Stored data entries
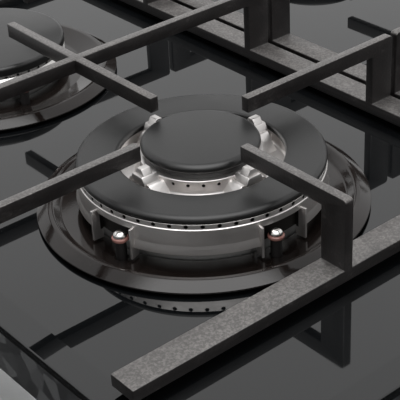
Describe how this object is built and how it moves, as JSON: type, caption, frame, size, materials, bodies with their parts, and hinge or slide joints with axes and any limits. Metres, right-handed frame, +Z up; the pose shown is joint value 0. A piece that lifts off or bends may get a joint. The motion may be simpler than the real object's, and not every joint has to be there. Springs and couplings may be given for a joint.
{
  "type": "gas cooktop",
  "caption": "Built-in gas cooktop: black glass top, triple-crown and round burners, cast-iron grates that lift off, push-and-turn knobs.",
  "frame": {"origin": "middle of the base pan's underside, which is the bottom centre of the whole hob", "axes": "+Z up, +X to the cook's right, +Y away from the cook"},
  "size_m": [0.58, 0.52, 0.106],
  "materials": {
    "black_glass": "polished, opaque black printed underside",
    "rubber_seal": "matte",
    "rubber_foot": "matte",
    "pan_steel": "zinc plated sheet",
    "screw_steel": "zinc plated",
    "stem_steel": "turned",
    "sensor_steel": "turned, polished tip",
    "brass": "machined",
    "ceramic_collar": "glazed pinkish ceramic",
    "cap_enamel": "satin black vitreous enamel",
    "ring_enamel": "satin dark grey vitreous enamel",
    "head_aluminium": "machined and cast, satin",
    "cup_aluminium": "cast",
    "grate_iron": "matte black enamel on cast iron",
    "bezel_metal": "brushed",
    "knob_plastic": "satin black",
    "tube_metal": "drawn",
    "copper_lead": "bare copper",
    "silicone_lead": "silicone sleeve",
    "module_plastic": "moulded",
    "gland_plastic": "moulded"
  },
  "bodies": {
    "hob": {"auxiliary_cup": "cup_aluminium", "auxiliary_drip_ring": "ring_enamel", "base_pan": "pan_steel", "cable_gland": "gland_plastic", "cross_channels": "pan_steel", "electrode_insulators": "ceramic_collar", "electrode_pins": "sensor_steel", "fixing_brackets": "pan_steel", "gas_rail": "pan_steel", "gas_taps": "brass", "gas_tubes": "tube_metal", "glass_top": "black_glass", "ignition_leads": "silicone_lead", "ignition_module": "module_plastic", "injectors": "brass", "inlet_fitting": "brass", "inlet_nut": "brass", "inlet_pipe": "tube_metal", "knob_bezels": "bezel_metal", "magnet_units": "screw_steel", "rapid_cup": "cup_aluminium", "rapid_drip_ring": "ring_enamel", "ring_seals": "rubber_seal", "screws": "screw_steel", "seal_strip": "rubber_seal", "semi_rapid_cup": "cup_aluminium", "semi_rapid_drip_ring": "ring_enamel", "stem_seals": "rubber_seal", "terminal_block": "module_plastic", "thermocouple_leads": "copper_lead", "thermocouples": "sensor_steel", "wok_cup": "cup_aluminium", "wok_drip_ring": "ring_enamel"},
    "left_grate": {"grate_frame_left": "grate_iron", "grate_fingers_left": "grate_iron", "grate_feet_left": "rubber_foot"},
    "right_grate": {"grate_frame_right": "grate_iron", "grate_fingers_right": "grate_iron", "grate_feet_right": "rubber_foot"},
    "wok_head": {"wok_head": "head_aluminium"},
    "rapid_head": {"rapid_head": "head_aluminium"},
    "semi_rapid_head": {"semi_rapid_head": "head_aluminium"},
    "auxiliary_head": {"auxiliary_head": "head_aluminium"},
    "wok_ring_cap": {"wok_ring_cap": "cap_enamel"},
    "wok_crown_cap": {"wok_crown_cap": "cap_enamel"},
    "rapid_cap": {"rapid_cap": "cap_enamel"},
    "semi_rapid_cap": {"semi_rapid_cap": "cap_enamel"},
    "auxiliary_cap": {"auxiliary_cap": "cap_enamel"},
    "tap_plug_1": {"valve_plug_1": "brass"},
    "knob_1": {"knob_1": "knob_plastic", "valve_stem_1": "stem_steel"},
    "tap_plug_2": {"valve_plug_2": "brass"},
    "knob_2": {"knob_2": "knob_plastic", "valve_stem_2": "stem_steel"},
    "tap_plug_3": {"valve_plug_3": "brass"},
    "knob_3": {"knob_3": "knob_plastic", "valve_stem_3": "stem_steel"},
    "tap_plug_4": {"valve_plug_4": "brass"},
    "knob_4": {"knob_4": "knob_plastic", "valve_stem_4": "stem_steel"}
  },
  "joints": [
    {"name": "left_grate_lift", "type": "slide", "parent": "hob", "child": "left_grate", "axis": [0, 0, 1], "range_m": [0, 0.06]},
    {"name": "right_grate_lift", "type": "slide", "parent": "hob", "child": "right_grate", "axis": [0, 0, 1], "range_m": [0, 0.06]},
    {"name": "wok_head_lift", "type": "slide", "parent": "hob", "child": "wok_head", "axis": [0, 0, 1], "range_m": [0, 0.0045]},
    {"name": "rapid_head_lift", "type": "slide", "parent": "hob", "child": "rapid_head", "axis": [0, 0, 1], "range_m": [0, 0.006]},
    {"name": "semi_rapid_head_lift", "type": "slide", "parent": "hob", "child": "semi_rapid_head", "axis": [0, 0, 1], "range_m": [0, 0.006]},
    {"name": "auxiliary_head_lift", "type": "slide", "parent": "hob", "child": "auxiliary_head", "axis": [0, 0, 1], "range_m": [0, 0.006]},
    {"name": "wok_ring_cap_lift", "type": "slide", "parent": "wok_head", "child": "wok_ring_cap", "axis": [0, 0, 1], "range_m": [0, 0.0045]},
    {"name": "wok_crown_cap_lift", "type": "slide", "parent": "wok_head", "child": "wok_crown_cap", "axis": [0, 0, 1], "range_m": [0, 0.0045]},
    {"name": "rapid_cap_lift", "type": "slide", "parent": "rapid_head", "child": "rapid_cap", "axis": [0, 0, 1], "range_m": [0, 0.006]},
    {"name": "semi_rapid_cap_lift", "type": "slide", "parent": "semi_rapid_head", "child": "semi_rapid_cap", "axis": [0, 0, 1], "range_m": [0, 0.006]},
    {"name": "auxiliary_cap_lift", "type": "slide", "parent": "auxiliary_head", "child": "auxiliary_cap", "axis": [0, 0, 1], "range_m": [0, 0.006]},
    {"name": "tap_turn_1", "type": "hinge", "parent": "hob", "child": "tap_plug_1", "pos_m": [-0.078, -0.222, 0.034], "axis": [0, 0, 1], "range_deg": [0, 210]},
    {"name": "knob_push_1", "type": "slide", "parent": "tap_plug_1", "child": "knob_1", "axis": [0, 0, -1], "range_m": [0, 0.0025], "stiffness_N_per_m": 600, "springref_m": -0.003},
    {"name": "tap_turn_2", "type": "hinge", "parent": "hob", "child": "tap_plug_2", "pos_m": [-0.026, -0.222, 0.034], "axis": [0, 0, 1], "range_deg": [0, 210]},
    {"name": "knob_push_2", "type": "slide", "parent": "tap_plug_2", "child": "knob_2", "axis": [0, 0, -1], "range_m": [0, 0.0025], "stiffness_N_per_m": 600, "springref_m": -0.003},
    {"name": "tap_turn_3", "type": "hinge", "parent": "hob", "child": "tap_plug_3", "pos_m": [0.026, -0.222, 0.034], "axis": [0, 0, 1], "range_deg": [0, 210]},
    {"name": "knob_push_3", "type": "slide", "parent": "tap_plug_3", "child": "knob_3", "axis": [0, 0, -1], "range_m": [0, 0.0025], "stiffness_N_per_m": 600, "springref_m": -0.003},
    {"name": "tap_turn_4", "type": "hinge", "parent": "hob", "child": "tap_plug_4", "pos_m": [0.078, -0.222, 0.034], "axis": [0, 0, 1], "range_deg": [0, 210]},
    {"name": "knob_push_4", "type": "slide", "parent": "tap_plug_4", "child": "knob_4", "axis": [0, 0, -1], "range_m": [0, 0.0025], "stiffness_N_per_m": 600, "springref_m": -0.003}
  ]
}
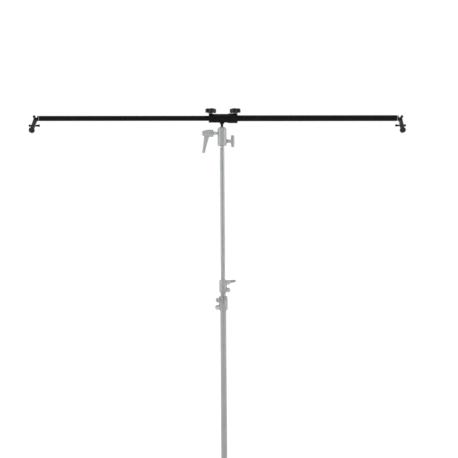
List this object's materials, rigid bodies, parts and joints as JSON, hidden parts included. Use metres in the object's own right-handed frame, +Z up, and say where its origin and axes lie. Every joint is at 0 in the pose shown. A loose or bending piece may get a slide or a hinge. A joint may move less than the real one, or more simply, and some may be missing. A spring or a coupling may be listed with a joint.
{
  "type": "c stand with crossbar",
  "caption": "Free-standing riser stand with a folding leg base, a locking ball head and a telescopic crossbar that ends in swivelling panel clamps.",
  "frame": {"origin": "on the column's axis at the floor, which is the middle of the bounding box's bottom to within 15 mm", "axes": "+Z up the column, +X along the crossbar towards its thicker tube, +Y to the back, where the clamp wings are"},
  "size_m": [2.2184, 0.8364, 2.3365],
  "materials": {
    "stand_grey": "satin painted die casting",
    "stand_tube": "satin coated steel tube",
    "stand_fitting": "satin painted",
    "plated_steel": "plated",
    "spring_steel": "drawn wire",
    "black_tube": "black anodised",
    "black_casting": "textured black powder coat",
    "black_steel": "black oxide",
    "black_plastic": "moulded, slightly glossy",
    "nylon": "plain",
    "clip_steel": "blue-grey satin",
    "rubber": "matt"
  },
  "bodies": {
    "base": {"base_ring": "stand_grey", "column_plug": "nylon", "base_column": "stand_tube", "leg_low": "stand_tube", "leg_collar_low": "stand_grey", "foot_cap_low": "rubber", "leg_spring": "spring_steel", "spring_collar": "stand_grey", "lower_clutch_casting": "stand_grey", "lower_clutch_bolt": "plated_steel"},
    "leg_mid_body": {"leg_mid": "stand_tube", "leg_collar_mid": "stand_grey", "foot_cap_mid": "rubber"},
    "leg_high_body": {"leg_high": "stand_tube", "leg_collar_high": "stand_grey", "foot_cap_high": "rubber"},
    "lower_handle_body": {"lower_clutch_t_handle": "stand_fitting"},
    "mid_riser_body": {"mid_riser": "stand_tube", "mid_riser_bush": "nylon", "upper_clutch_casting": "stand_grey", "upper_clutch_bolt": "plated_steel"},
    "upper_handle_body": {"upper_clutch_t_handle": "stand_fitting"},
    "top_riser_body": {"top_riser": "stand_tube", "top_riser_bush": "nylon", "top_spigot": "plated_steel"},
    "head_body": {"head_housing": "stand_grey", "ball_shoe": "nylon", "spacer_washer": "plated_steel"},
    "receiver_knob_body": {"receiver_t_knob": "stand_fitting"},
    "lever_screw_body": {"ratchet_screw": "plated_steel", "ratchet_spring": "spring_steel"},
    "lever_body": {"ratchet_lever": "stand_fitting"},
    "race_body": {"ball_race": "nylon"},
    "crossbar_body": {"ball_stud": "black_steel", "center_block": "black_casting", "outer_tube": "black_tube", "right_end_plug": "black_plastic", "right_end_ring": "plated_steel"},
    "left_knob_body": {"block_knob_left": "black_plastic"},
    "right_knob_body": {"block_knob_right": "black_plastic"},
    "inner_arm_body": {"inner_tube": "black_tube", "inner_tube_bush": "black_plastic", "left_end_plug": "black_plastic", "left_end_ring": "plated_steel"},
    "right_knuckle_body": {"right_clamp_knuckle": "black_casting"},
    "right_clip_body": {"right_front_jaw": "clip_steel", "right_front_pad": "rubber", "right_tilt_bolt": "black_steel", "right_jaw_spring": "spring_steel"},
    "right_jaw_body": {"right_rear_jaw": "clip_steel", "right_rear_pad": "rubber"},
    "right_wing_body": {"right_wing_screw": "black_plastic"},
    "left_knuckle_body": {"left_clamp_knuckle": "black_casting"},
    "left_clip_body": {"left_front_jaw": "clip_steel", "left_front_pad": "rubber", "left_tilt_bolt": "black_steel", "left_jaw_spring": "spring_steel"},
    "left_jaw_body": {"left_rear_jaw": "clip_steel", "left_rear_pad": "rubber"},
    "left_wing_body": {"left_wing_screw": "black_plastic"}
  },
  "joints": [
    {"name": "leg_mid_fold", "type": "hinge", "parent": "base", "child": "leg_mid_body", "pos_m": [0, 0, 0.18], "axis": [0, 0, 1], "range_deg": [-105, 0]},
    {"name": "leg_high_fold", "type": "hinge", "parent": "base", "child": "leg_high_body", "pos_m": [0, 0, 0.21], "axis": [0, 0, 1], "range_deg": [0, 105]},
    {"name": "lower_handle_turn", "type": "hinge", "parent": "base", "child": "lower_handle_body", "pos_m": [-0.0163, -0.0335, 1.219], "axis": [-1, 0, 0], "range_deg": [-180, 180]},
    {"name": "mid_riser_lift", "type": "slide", "parent": "base", "child": "mid_riser_body", "axis": [0, 0, 1], "range_m": [0, 0.85]},
    {"name": "upper_handle_turn", "type": "hinge", "parent": "mid_riser_body", "child": "upper_handle_body", "pos_m": [0.0295, 0.0163, 1.32], "axis": [0, 1, 0], "range_deg": [-180, 180]},
    {"name": "top_riser_lift", "type": "slide", "parent": "mid_riser_body", "child": "top_riser_body", "axis": [0, 0, 1], "range_m": [-0.7, 0.09]},
    {"name": "head_pan", "type": "hinge", "parent": "top_riser_body", "child": "head_body", "pos_m": [0, 0, 2.1455], "axis": [0, 0, 1], "continuous": true},
    {"name": "receiver_knob_turn", "type": "hinge", "parent": "head_body", "child": "receiver_knob_body", "pos_m": [0.0313, 0, 2.1455], "axis": [1, 0, 0], "range_deg": [-180, 180]},
    {"name": "lever_turn", "type": "hinge", "parent": "head_body", "child": "lever_screw_body", "pos_m": [-0.05, 0, 2.192], "axis": [-1, 0, 0], "range_deg": [-90, 90]},
    {"name": "lever_pull", "type": "slide", "parent": "lever_screw_body", "child": "lever_body", "axis": [-1, 0, 0], "range_m": [0, 0.006], "stiffness_N_per_m": 1500, "deforming": ["ratchet_spring"]},
    {"name": "ball_tilt_fore", "type": "hinge", "parent": "head_body", "child": "race_body", "pos_m": [0, 0, 2.215], "axis": [1, 0, 0], "range_deg": [-18, 18]},
    {"name": "ball_tilt_side", "type": "hinge", "parent": "race_body", "child": "crossbar_body", "pos_m": [0, 0, 2.215], "axis": [0, 1, 0], "range_deg": [-18, 18]},
    {"name": "left_knob_turn", "type": "hinge", "parent": "crossbar_body", "child": "left_knob_body", "pos_m": [-0.065, 0, 2.3115], "axis": [0, 0, 1], "range_deg": [-180, 180]},
    {"name": "right_knob_turn", "type": "hinge", "parent": "crossbar_body", "child": "right_knob_body", "pos_m": [0.078, 0, 2.3115], "axis": [0, 0, 1], "range_deg": [-180, 180]},
    {"name": "arm_slide", "type": "slide", "parent": "crossbar_body", "child": "inner_arm_body", "axis": [1, 0, 0], "range_m": [0, 0.9]},
    {"name": "right_clamp_swivel", "type": "hinge", "parent": "crossbar_body", "child": "right_knuckle_body", "pos_m": [1.032, 0, 2.28], "axis": [1, 0, 0], "continuous": true},
    {"name": "right_clamp_tilt", "type": "hinge", "parent": "right_knuckle_body", "child": "right_clip_body", "pos_m": [1.054, 0, 2.275], "axis": [0, 1, 0], "range_deg": [-37, 11]},
    {"name": "right_jaw_close", "type": "hinge", "parent": "right_clip_body", "child": "right_jaw_body", "pos_m": [1.05974, 0.0094, 2.25015], "axis": [-0.9744, 0, -0.225], "range_deg": [0, 5.5], "stiffness_Nm_per_rad": 1},
    {"name": "right_wing_turn", "type": "hinge", "parent": "right_clip_body", "child": "right_wing_body", "pos_m": [1.0621, 0.0137, 2.23992], "axis": [0, 1, 0], "range_deg": [-180, 180]},
    {"name": "left_clamp_swivel", "type": "hinge", "parent": "inner_arm_body", "child": "left_knuckle_body", "pos_m": [-1.058, 0, 2.28], "axis": [1, 0, 0], "continuous": true},
    {"name": "left_clamp_tilt", "type": "hinge", "parent": "left_knuckle_body", "child": "left_clip_body", "pos_m": [-1.08, 0, 2.275], "axis": [0, 1, 0], "range_deg": [-18, 30]},
    {"name": "left_jaw_close", "type": "hinge", "parent": "left_clip_body", "child": "left_jaw_body", "pos_m": [-1.08872, 0.0094, 2.25104], "axis": [-0.9397, 0, 0.342], "range_deg": [0, 5.5], "stiffness_Nm_per_rad": 1},
    {"name": "left_wing_turn", "type": "hinge", "parent": "left_clip_body", "child": "left_wing_body", "pos_m": [-1.09231, 0.0137, 2.24117], "axis": [0, 1, 0], "range_deg": [-180, 180]}
  ]
}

» **Short problem**: Looking at the records above, work out how many lines include the string "handed". Give the number and nothing else.

» **Solution for this exercise**: 2